Airfoil Optimization Through Differential Evolution

Abstract: This thesis presents the development of a numerical optimization algorithm for airfoils, and how it can be used in design of wind turbine blades. It was found that the developed algorithm successfully improves the goal parameters under given conditions and constraints. This research was conducted on behalf of Winfoor AB who has developed a conceptually new blade design, in which every single blade is made up of three individual blades, kept together by rods in a truss like manner. Their wish was to develop a new airfoil for their turbine, with higher performance and a more docile stall, and yet remaining a high airfoil thickness in order to not alter structural stability.
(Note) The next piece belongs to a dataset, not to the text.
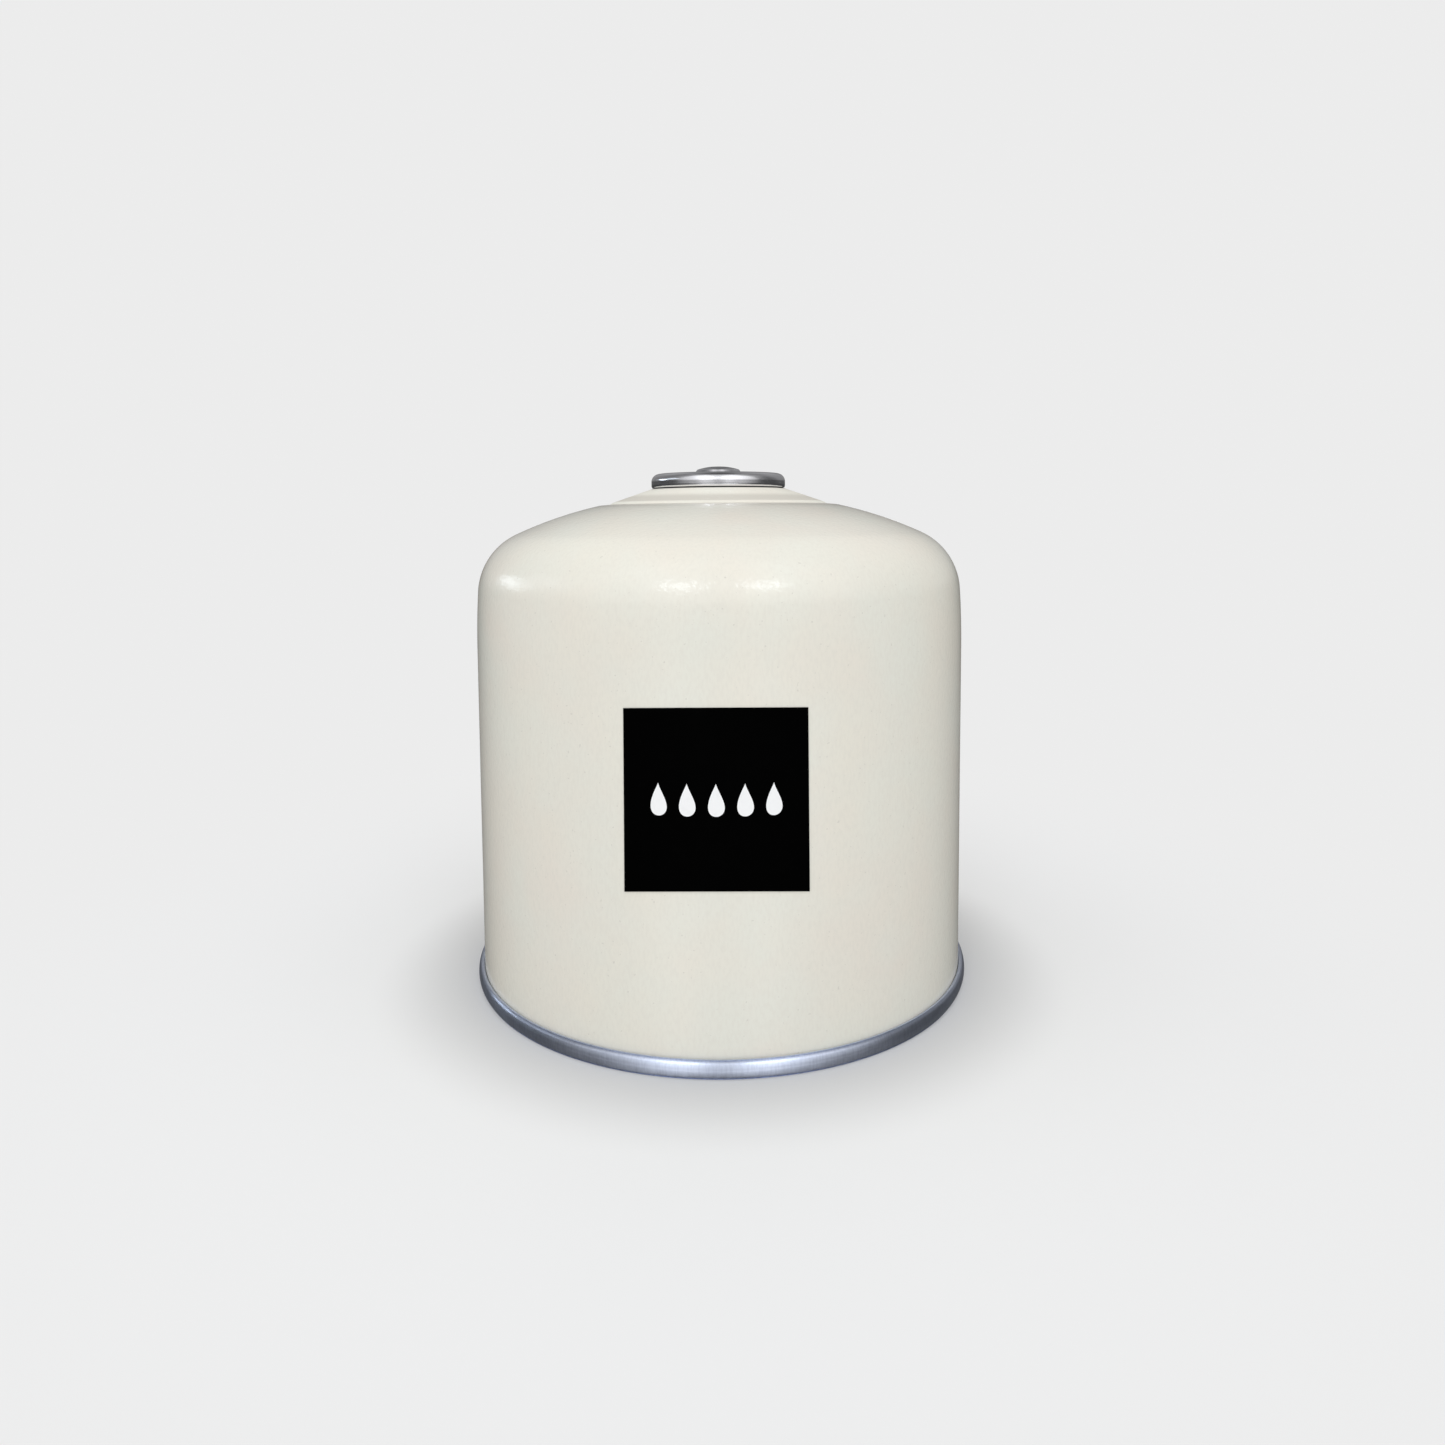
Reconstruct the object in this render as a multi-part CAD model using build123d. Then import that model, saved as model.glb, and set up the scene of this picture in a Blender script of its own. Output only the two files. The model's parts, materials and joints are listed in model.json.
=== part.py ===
from build123d import *
import os
from math import cos, pi, radians, sin

# A self-sealing, valve-type gas cartridge: a pressed steel can with a crimped valve.
# Everything is in mm, with the foot on Z = 0 and the axis of the can on Z.

# ---- driving sizes ----
SEAM_R = 55.0              # outside of the rolled seam at the foot
SEAM_HEIGHT = 3.6
TOTAL_HEIGHT = 112.6       # foot to the top of the valve's boss
SHEET = 0.40               # steel of the shell and the base
CUP_SHEET = 0.35           # tinplate of the valve cup
SEAL_GAP = 0.05            # room left between the layers of a seam

# ---- the rolled seam: five layers, one lap apart ----
LAP = SHEET + SEAL_GAP
WALL_R = SEAM_R - SHEET / 2 - 3 * LAP      # middle of the shell's wall
FOLD = LAP                                 # each hook is folded back over one lap
FOOT_BEND = 0.5                            # corners of the flat the can stands on
SHELL_FOLD_Z = SHEET + SEAL_GAP + FOLD + SHEET / 2
BASE_FOLD_Z = SEAM_HEIGHT - FOLD - SHEET / 2
SHELL_HOOK_Z = 2.5                         # tip of the shell's hook
BASE_HOOK_Z = 1.15                         # tip of the base's hook
COMPOUND_CHAMFER = 0.12                    # the sealing ring's upper edges

# ---- the base plate, domed up into the can ----
CHUCK_HEIGHT = 3.8         # straight part of the plate's rim
PANEL_BEND = 1.2
PANEL_SLOPE = 26           # degrees, where the dome meets its rim

# ---- the shell's shoulder, by its outer surface ----
SHOULDER_Z = 73.15         # where the wall starts to lean in
TAPER_R, TAPER_TURN = 190.0, 3.8
KNUCKLE_R, KNUCKLE_TURN = 14.4, 61.4
CROWN_R, CROWN_TURN = 90.0, 12.0
SHELF_SLOPE = 5.2          # degrees, the nearly level shelf round the cone
SHELF_BEND = 6.0
SHELF_WIDTH = 1.1
RISER_BEND, RISER_TURN = 1.3, 24           # the small step at the foot of the cone
CONE_SLOPE = 18.9          # degrees

# ---- the crimp between the shell's neck and the valve cup ----
RIM_R = 15.0               # outside of the cup's skirt
SKIRT_Z = 107.9            # lower edge of the skirt
BEAD_Z = 109.25            # centre of the shell's bead and of the cup's rim
NECK_R = 12.65             # middle of the neck
NECK_BEND = 0.8            # between the cone and the neck
BEAD_BEND, BEAD_TURN = 0.6, 235
BEAD_R = NECK_R + BEAD_BEND
RIM_BEND = RIM_R - CUP_SHEET / 2 - BEAD_R
CUP_GASKET = 0.5
GASKET_LEG = 0.2           # how far the gasket reaches down each side of the bead

# ---- the rest of the cup ----
CLINCH_BEND, CLINCH_TURN = 1.3, 48         # the bulge that grips under the neck
FLOOR_BEND = 1.2           # between the cup's wall and its floor
FLOOR_Z = 103.95                           # middle of the cup's floor
BOSS_R = 5.4                               # outside of the boss
BOSS_FOOT_BEND = 0.8
GROOVE_BEND, GROOVE_TURN = 0.55, 60        # the crimp that holds the valve
GROOVE_Z = 106.35                          # lower end of that crimp
BOSS_BEND, BOSS_TURN = 1.4, 65
BOSS_TOP_R, BOSS_TOP_TURN = 10.45, 14

# ---- the valve ----
SEAT_Z = 110.8             # underside of the gasket, where the plunger seals
PIN_R = 1.5                # the appliance's pin goes through the gasket
GASKET_R = 4.15
SHOULDER_R = 4.8           # the housing's shoulder, above the crimp
SHOULDER_FOOT_Z = 108.0
HOUSING_R = 4.2
HOUSING_Z = 98.0
BORE_R = 2.9
BORE_FLOOR_Z = 100.0
TAIL_R = 1.8
TAIL_Z = 94.0
INLET_R = 0.6
SLOT_WIDTH, SLOT_HEIGHT = 1.0, 3.0
SLOT_Z = BORE_FLOOR_Z + 2.5                # middle of the housing's side slots
RUNNING_GAP = 0.05
HEAD_R = 2.4
HEAD_Z = 109.3
RIB_WIDTH = 0.8
RIB_STEP = 0.2             # the guide ribs stop short of both faces of the head
STEM_R = 1.2
STEM_Z = 103.5
STEM_CHAMFER = 0.3
WIRE_R = 0.25
COIL_R = 2.0
COILS = 6

# ---- the label ----
LABEL_WIDTH = 33.6         # round the can
LABEL_HEIGHT = 33.2
LABEL_Z = 51.2
LABEL_THICKNESS = 0.12
GLUE = 0.03


class Sheet:
    """A pressed sheet, drawn by its middle line: straights and bends, each tangent to the last.

    The line is drawn with x as the radius and y as the height. A positive turn bends to the left.
    """

    def __init__(self, r, z, heading, thickness):
        self.at = Vector(r, z)
        self.heading = heading
        self.half = thickness / 2
        self.left = []
        self.right = []

    def along(self):
        return Vector(cos(radians(self.heading)), sin(radians(self.heading)))

    def side(self, shift):
        """The point beside the line's end, shift to its left."""
        return self.at + Vector(-self.along().Y, self.along().X) * shift

    def straight(self, length):
        step = self.along() * length
        for edges, shift in ((self.left, self.half), (self.right, -self.half)):
            start = self.side(shift)
            edges.append(Line(start, start + step))
        self.at += step
        return self

    def to_height(self, z):
        return self.straight((z - self.at.Y) / self.along().Y)

    def to_radius(self, r):
        return self.straight((r - self.at.X) / self.along().X)

    def bend(self, radius, turn):
        inward = 1 if turn > 0 else -1
        for edges, shift in ((self.left, self.half), (self.right, -self.half)):
            edges.append(JernArc(self.side(shift), self.along(), radius - inward * shift, turn))
        self.at = self.side(inward * radius)
        self.heading += turn
        self.at = self.side(-inward * radius)
        return self

    def wave(self, radius, turn):
        """A bulge to the left that ends in line with where it began."""
        return self.bend(radius, turn).bend(radius, -2 * turn).bend(radius, turn)

    def revolved(self):
        ends = [Line(self.left[i] @ t, self.right[i] @ t) for i, t in ((0, 0), (-1, 1))]
        section = make_face(self.left + self.right + ends)
        return revolve(Plane.XZ * section, Axis.Z)


def disc(radius, low, high):
    """A solid cylinder on the axis, between two heights."""
    return Pos(0, 0, low) * Cylinder(radius, high - low, align=(Align.CENTER, Align.CENTER, Align.MIN))


def body_shell():
    """The deep-drawn can: seam hook, wall, shoulder, shelf, cone, and the bead round its mouth."""
    half = SHEET / 2
    shell = Sheet(WALL_R + 2 * LAP, SHELL_HOOK_Z, -90, SHEET)
    shell.to_height(SHELL_FOLD_Z).bend(FOLD, -180)
    shell.to_height(SHOULDER_Z)
    shell.bend(TAPER_R - half, TAPER_TURN)
    shell.bend(KNUCKLE_R - half, KNUCKLE_TURN)
    shell.bend(CROWN_R - half, CROWN_TURN)
    shell.bend(SHELF_BEND, 90 - SHELF_SLOPE - TAPER_TURN - KNUCKLE_TURN - CROWN_TURN)
    shell.straight(SHELF_WIDTH)
    shell.bend(RISER_BEND, -RISER_TURN)
    shell.bend(RISER_BEND, RISER_TURN + SHELF_SLOPE - CONE_SLOPE)
    shell.to_radius(NECK_R + NECK_BEND * (1 - sin(radians(CONE_SLOPE))))
    shell.bend(NECK_BEND, CONE_SLOPE - 90)
    shell.to_height(BEAD_Z).bend(BEAD_BEND, -BEAD_TURN)
    return shell.revolved()


def base_plate():
    """The pressed base: seam hook, seam wall, the flat it stands on, and the dome."""
    plate = Sheet(WALL_R + LAP, BASE_HOOK_Z, 90, SHEET)
    plate.to_height(BASE_FOLD_Z).bend(FOLD, -180)
    plate.to_height(SHEET / 2 + FOOT_BEND).bend(FOOT_BEND, -90)
    plate.to_radius(WALL_R - LAP + FOOT_BEND).bend(FOOT_BEND, -90)
    plate.to_height(CHUCK_HEIGHT).bend(PANEL_BEND, 90 - PANEL_SLOPE)
    plate.bend(plate.at.X / sin(radians(PANEL_SLOPE)), PANEL_SLOPE)
    return plate.revolved()


def seam_compound():
    """The sealing ring on the tip of the shell's hook, inside the fold of the base."""
    middle = WALL_R + 2 * LAP
    ring = disc(middle + SHEET / 2, SHELL_HOOK_Z, BASE_FOLD_Z) - disc(middle - SHEET / 2, 0, SEAM_HEIGHT)
    return chamfer(ring.edges().group_by(Axis.Z)[-1], COMPOUND_CHAMFER)


def valve_cup():
    """The tinplate cup: skirt, rolled rim, clinched wall, floor, and the boss round the valve."""
    cup = Sheet(RIM_R - CUP_SHEET / 2, SKIRT_Z, 90, CUP_SHEET)
    cup.to_height(BEAD_Z).bend(RIM_BEND, 180)
    cup.straight(BEAD_Z - FLOOR_Z - FLOOR_BEND - 4 * CLINCH_BEND * sin(radians(CLINCH_TURN)))
    cup.wave(CLINCH_BEND, CLINCH_TURN)
    cup.bend(FLOOR_BEND, -90)
    cup.to_radius(BOSS_R - CUP_SHEET / 2 + BOSS_FOOT_BEND).bend(BOSS_FOOT_BEND, -90)
    cup.to_height(GROOVE_Z).wave(GROOVE_BEND, GROOVE_TURN)
    cup.to_height(boss_bend_z()).bend(BOSS_BEND, BOSS_TURN)
    cup.bend(BOSS_TOP_R, BOSS_TOP_TURN)
    return cup.revolved()


def boss_bend_z():
    """Height where the boss starts to round over, counted down from the top of the valve."""
    rise = BOSS_BEND * sin(radians(BOSS_TURN))
    end = radians(90 - BOSS_TURN - BOSS_TOP_TURN)
    rise += BOSS_TOP_R * (cos(end) - cos(radians(90 - BOSS_TURN)))
    return TOTAL_HEIGHT - rise - CUP_SHEET / 2 * cos(end)


def cup_gasket():
    """The sealing ring between the shell's bead and the cup's rim."""
    bend = (BEAD_BEND + SHEET / 2 + RIM_BEND - CUP_SHEET / 2) / 2
    gasket = Sheet(BEAD_R + bend, BEAD_Z - GASKET_LEG, 90, CUP_GASKET)
    gasket.straight(GASKET_LEG).bend(bend, 180).straight(GASKET_LEG)
    return gasket.revolved()


def stem_gasket():
    """The rubber seat under the boss. Its hole takes the appliance's pin."""
    under_top = BOSS_TOP_R - CUP_SHEET / 2 - SEAL_GAP
    centre_z = boss_bend_z() + BOSS_BEND * sin(radians(BOSS_TURN)) - BOSS_TOP_R * sin(radians(BOSS_TURN))
    ring = disc(GASKET_R, SEAT_Z, TOTAL_HEIGHT) & (Pos(0, 0, centre_z) * Sphere(under_top))
    return ring - disc(PIN_R, SEAT_Z, TOTAL_HEIGHT)


def valve_housing():
    """The plastic body of the valve, held by its shoulder, with a gas inlet and two side slots."""
    housing = disc(HOUSING_R, HOUSING_Z, SHOULDER_FOOT_Z) + disc(SHOULDER_R, SHOULDER_FOOT_Z, SEAT_Z)
    housing += disc(TAIL_R, TAIL_Z, HOUSING_Z)
    housing -= disc(BORE_R, BORE_FLOOR_Z, SEAT_Z)
    housing -= disc(INLET_R, TAIL_Z, BORE_FLOOR_Z)
    return housing - Pos(0, 0, SLOT_Z) * Box(3 * HOUSING_R, SLOT_WIDTH, SLOT_HEIGHT)


def valve_plunger():
    """The moving part: a flat head that seals on the gasket, four guide ribs and a stem."""
    guide_r = BORE_R - RUNNING_GAP
    rib_z = (HEAD_Z + SEAT_Z) / 2
    rib_height = SEAT_Z - HEAD_Z - 2 * RIB_STEP
    ribs = Box(2 * guide_r, RIB_WIDTH, rib_height) + Box(RIB_WIDTH, 2 * guide_r, rib_height)
    ribs = Pos(0, 0, rib_z) * (ribs & Cylinder(guide_r, rib_height))
    stem = chamfer(disc(STEM_R, STEM_Z, HEAD_Z).edges().sort_by(Axis.Z)[0], STEM_CHAMFER)
    return disc(HEAD_R, HEAD_Z, SEAT_Z) + ribs + stem


def valve_spring():
    """The coil spring that holds the plunger shut."""
    height = HEAD_Z - BORE_FLOOR_Z - 2 * WIRE_R
    path = Helix(height / COILS, height, COIL_R)
    wire = sweep(Plane(path @ 0, z_dir=path % 0) * Circle(WIRE_R), path)
    return Pos(0, 0, BORE_FLOOR_Z + WIRE_R) * wire


def label():
    """The square label, wrapped round the front of the can, which faces -Y."""
    inner = WALL_R + SHEET / 2 + GLUE
    angle = LABEL_WIDTH / inner * 180 / pi
    section = Pos(inner + LABEL_THICKNESS / 2, LABEL_Z) * Rectangle(LABEL_THICKNESS, LABEL_HEIGHT)
    return Rot(0, 0, -90 - angle / 2) * revolve(Plane.XZ * section, Axis.Z, angle)


NODES = {
    "body_shell": body_shell,
    "base_plate": base_plate,
    "seam_compound": seam_compound,
    "valve_cup": valve_cup,
    "cup_gasket": cup_gasket,
    "stem_gasket": stem_gasket,
    "valve_housing": valve_housing,
    "valve_plunger": valve_plunger,
    "valve_spring": valve_spring,
    "label": label,
}

os.makedirs("parts", exist_ok=True)
for node, make in NODES.items():
    export_step(make(), f"parts/{node}.step")
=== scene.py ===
import json
import math

import bmesh
import bpy
from mathutils import Matrix, Vector, noise


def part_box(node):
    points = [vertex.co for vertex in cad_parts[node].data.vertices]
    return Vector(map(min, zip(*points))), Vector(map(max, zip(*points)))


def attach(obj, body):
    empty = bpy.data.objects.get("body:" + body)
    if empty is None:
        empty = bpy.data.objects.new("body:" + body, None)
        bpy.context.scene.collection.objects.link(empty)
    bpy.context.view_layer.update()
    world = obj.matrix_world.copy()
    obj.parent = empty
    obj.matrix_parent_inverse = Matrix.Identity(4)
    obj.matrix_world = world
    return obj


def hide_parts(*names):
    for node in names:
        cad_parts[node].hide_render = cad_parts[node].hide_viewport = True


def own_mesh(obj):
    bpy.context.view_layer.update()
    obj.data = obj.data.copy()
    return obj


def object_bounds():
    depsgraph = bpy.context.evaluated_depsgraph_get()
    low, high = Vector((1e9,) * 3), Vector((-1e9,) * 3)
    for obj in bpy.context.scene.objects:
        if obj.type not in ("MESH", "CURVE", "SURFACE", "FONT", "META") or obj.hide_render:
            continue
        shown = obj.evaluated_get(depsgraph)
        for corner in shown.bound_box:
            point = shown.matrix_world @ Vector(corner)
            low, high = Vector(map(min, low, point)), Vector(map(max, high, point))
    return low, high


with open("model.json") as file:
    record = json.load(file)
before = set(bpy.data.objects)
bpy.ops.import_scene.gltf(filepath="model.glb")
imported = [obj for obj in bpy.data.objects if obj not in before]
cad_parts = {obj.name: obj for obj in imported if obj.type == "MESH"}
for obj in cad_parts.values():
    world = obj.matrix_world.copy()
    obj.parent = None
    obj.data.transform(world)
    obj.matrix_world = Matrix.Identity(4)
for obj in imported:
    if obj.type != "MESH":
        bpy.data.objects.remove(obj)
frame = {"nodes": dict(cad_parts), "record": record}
cad_low, cad_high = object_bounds()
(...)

The task was conducted by describing the airfoils with B-splines and writing an optimization algorithm in MATLAB in which the flow characteristics of the airfoils were determined by the external software XFOIL. This thesis shows how to characterize numerical optimization problems, what differential evolution is and how it can be implemented in a MATLAB-code, how airfoils can be described with B-splines, the usage of XFOIL and how penalty functions can be imposed for constrained optimization problems, to mention some of the wisdoms this work has brought. This research is important as numerical optimization of airfoils is not yet the standard method for airfoil design, and thus it can possibly contribute with valuable insights and results to further development of airfoil optimization.